HISTORICAL FICTION
THE SEALWOMAN’S GIFT by Sally Magnusson (Two Roads £16.99)
IN 1627 Barbary pirates launched a raid on Iceland during which 400 Icelanders, including a pastor and his family, were carried off to Algiers. Accounts of the raid can be found in historical documents, but little is known of what happened to the women and children.
In journalist Sally Magnusson’s debut novel, Ásta, the pastor’s wife, is separated from her husband and she and her children fetch up in an alien land at the mercy of the slave master. Can she protect them in a society where women are disposable? All she has are her wits and a knowledge of the old stories.
Sally Magnusson writes compellingly of the psychological and physical shocks of being uprooted. Impeccably researched, this is a poetic retelling of Icelandic history.
THE COFFIN PATH by Katherine Clements
(Headline £18.99) ON THE weather-battered Yorkshire moors, Mercy Booth is battling to save a sheep in labour. A tough, unconventional girl not given to fancies, she cannot shake off a sense of foreboding.
It is 1674 and superstition and the unexplained are everyday fare, particularly in the remote and decaying Scarcross Hall where Mercy lives with her ailing father and Agnes, the maidservant. When a stranger turns up at the hall and Mercy gives him work, events take a sinister turn.
Driving deep into Bronte territory, the author also mines the conventions of the gothic novel for her intense, twisty drama involving family secrets, unexplained deaths, forbidden desires and echoes of the supernatural. The plot almost strains credulity but the character of Mercy, the atmospheric writing and the strong evocation of the landscape are terrific.

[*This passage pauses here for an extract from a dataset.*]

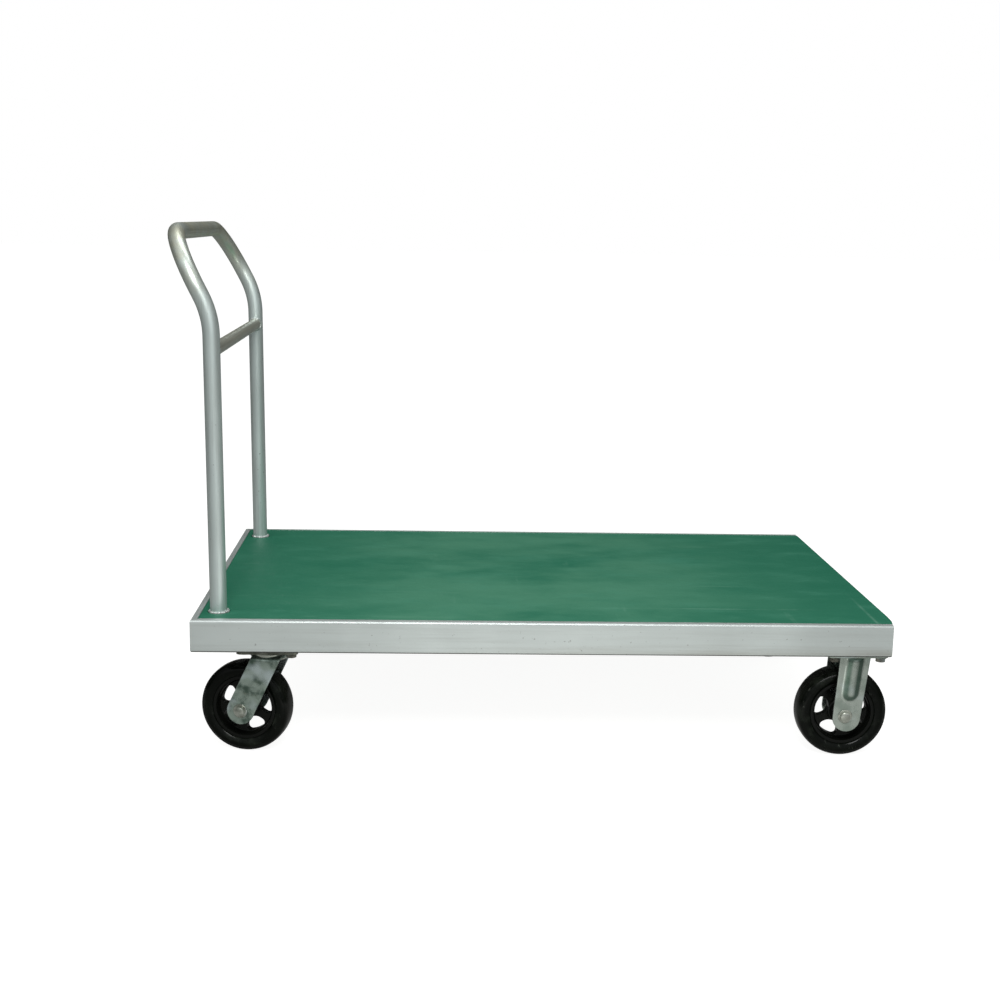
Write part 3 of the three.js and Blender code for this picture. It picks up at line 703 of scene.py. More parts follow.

THE GOOD DOCTOR OF WARSAW by Elisabeth Gifford
(Corvus £14.99) AS A young man in Poland, Dr Janusz Korczak was celebrated for his compassionate views on childcare. At the outbreak of World War II he was running an orphanage in Warsaw and continued to look after the children, even after they were herded into the Jewish ghetto and Nazi terror was at full strength.
Written with quiet, almost heroic, determination, Elisabeth Gifford’s novel fictionalises these events. It opens with lovers, Misha and Sophia, who work with the doctor. As the war progresses, it becomes obvious they should flee. This they do and, mercifully, they survive. (Their descendants are alive today.)
They leave Dr Korczak behind, still struggling to love and care for his charges. The end is inevitable. It is painful to read about such wickedness and suffering.